The wingspan is 4–6 mm.A small bronze-coloured moth. The antennae are filamentous, dark about half as long as the forewing. The innermost, greatly expanded joint is white. The head is yellow-haired, the body dark, but with a narrow, white collar at the "neck". The forewings are dark bronze-coloured, slightly off-centre with a rather broad, silvery-white to yellowish-white transverse band. The hind wing is narrow, grey, with long fringes. Meyrick- The head is ferruginous-orange, collar light yellowish. Antennal eyecaps ochreous-whitish. Forewings rather dark fuscous, slightly tinged with bronze or purple; a shining whitish fascia beyond middle; apical area beyond this more purple-tinged. Hindwings grey.
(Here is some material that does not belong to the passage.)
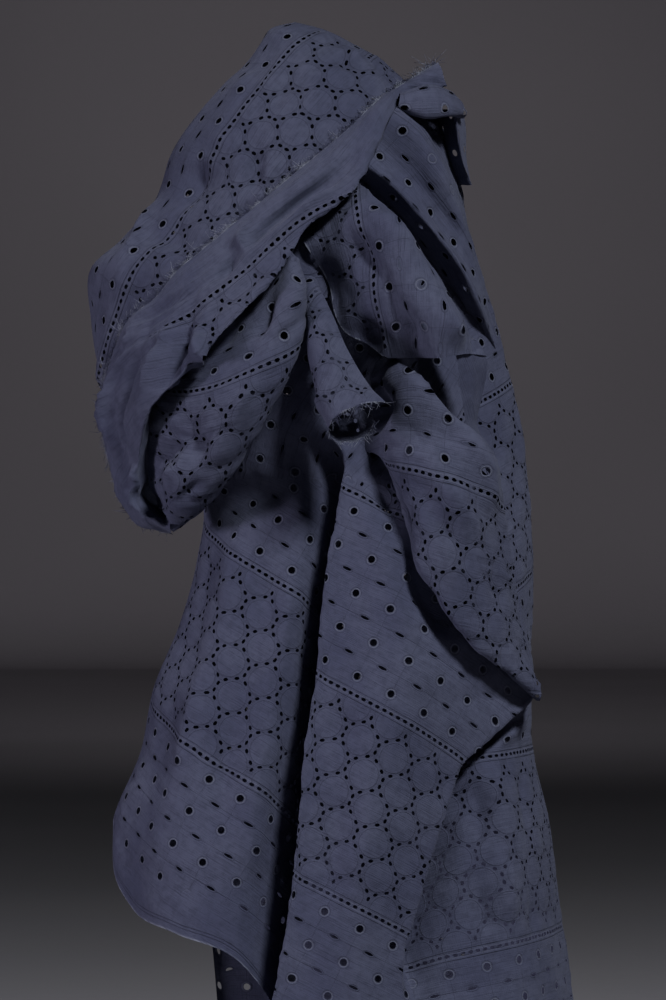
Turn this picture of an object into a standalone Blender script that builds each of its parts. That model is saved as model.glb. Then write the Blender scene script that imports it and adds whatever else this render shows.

Adults are on wing from July to October.

The larvae feed on Rosa acicularis, Rosa × bifera, Rosa canina, Rosa centifolia, Rosa glauca, Rosa 'Hybrida', Rosa jundzillii, Rosa majalis, Rosa multiflora, Rosa pendulina, Rosa phoenicea, Rosa pimpinellifolia, Rosa rubiginosa, Rosa soulieana, Rosa tomentosa, Rosa wichurana, Sanguisorba hybrida, Sanguisorba minor and Sanguisorba officinalis. Larvae have also been reared from Alchemilla species. They mine the leaves of their host plant. Unlike the mines of Stigmella anomalella, this species' meandering mines rarely run along the outer edge of the leaves. The species probably has two generations each year.